Além disso, o documento condena especificamente lentidão dos órgãos responsáveis pela regularização das terras quilombolas e afirma que o poder público é “racista” em sua demora para garantir o direito dessas populações tradicionais enquanto garante, de forma célere, autorizações e licenças ambientais para empreendimentos empresariais nos terrenos quilombolas.
“Frise-se, ademais, o fato do poder público, de maneira racista e perversa, é omisso e letárgico na garantia dos direitos inerentes a tais comunidades, conforme se depreende DOS INTERMINÁVEIS PROCESSOS DE DEMARCAÇÃO E TITULAÇÃO DOS SEUS RESPECTIVOS TERRITÓRIOS (sic), que se arrastam há décadas junto ao INCRA ou no órgão estadual com competência/atribuição legal para tanto como o ITERJ (Instituto deTerras e Cartografia do Estado do Rio de Janeiro) e o INEA (Instituto Estadual do Ambiente)”, diz o texto.
“Por outro lado, este mesmo poder público mostra-se extremamente célere na expedição de licenças ambientais, mediante processos de licenciamento ambiental ilegais/fraudulentos, autorizando grandes empreendimentos econômicos, nacionais e internacionais, a instalarem-se e operarem/funcionarem dentro dos territórios quilombolas, explorando-os economicamente sem deixar qualquer tipo de contrapartida em benefício das comunidades, apenas e tão-somente um devastador legado de destruição e morte geradas por gigantescos e escandalosos impactos socioambientais”, segue o manifesto.

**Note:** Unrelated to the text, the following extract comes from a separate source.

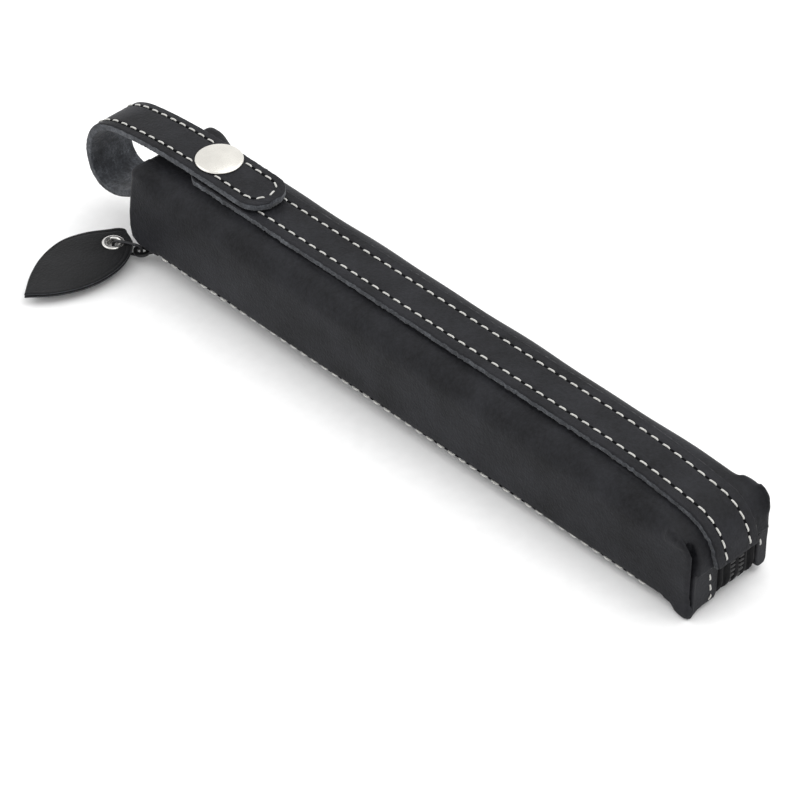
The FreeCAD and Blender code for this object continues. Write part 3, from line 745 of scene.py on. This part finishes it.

A entidade ainda ressalta que tem havido avanços legislativos e de formulação de políticas públicas para reparar e enfrentar alguns problemas da população negra, mas que estas são, muitas vezes, “tímidas”. “Todavia todas estas iniciativas caracterizam-se, fundamentalmente, por sua incipiência, ‘timidez’ e insuficiência, dado o gigantesco e estarrecedor estoque histórico/ancestral de exclusão, omissões e acúmulo de desigualdades que marcam a atuação do Estado e a sociedade brasileira, motivados (consciente e/ou inconscientemente) pela presença atávica do racismo”, aponta o manifesto.
MPF realizará audiências públicas
O inquérito civil público foi instaurado pela Procuradoria Regional de Direitos do Cidadão no Rio de Janeiro. Presentes em todos os estados do país. As procuradorias são o braço de atuação do Ministério Público Federal que atua na garantia de direitos constitucionais, como liberdade, igualdade, dignidade, saúde, educação, assistência social, acessibilidade, segurança pública, o direito à informação e à livre expressão, entre outros.
A partir da abertura do inquérito civil, a procuradoria se reuniu com o banco público no dia 27 de outubro e ficou acertado que o BB se manifestaria em 15 dias úteis sobre o reconhecimento de sua atuação no tráfico de escravos. Além disso, a instituição deverá apresentar quais medidas pretende adotar no curto prazo em consequência desse reconhecimento. O banco ainda está no prazo para apresentar sua resposta.
Segundo divulgou o MPF na época do encontro, o BB também deverá se manifestar sobre o financiamento de pesquisas sobre esse passado, “além de indicar as medidas que pretende acelerar para racializar a forma de pensar a sua própria estrutura”. O MPF, por sua vez, deve organizar audiências públicas com a sociedade civil para discutir sobre um possível plano de reparação a ser executado pelo banco público. A primeira audiência está marcada para o próximo sábado (18) na sede da escola de samba Portela, no Rio de Janeiro.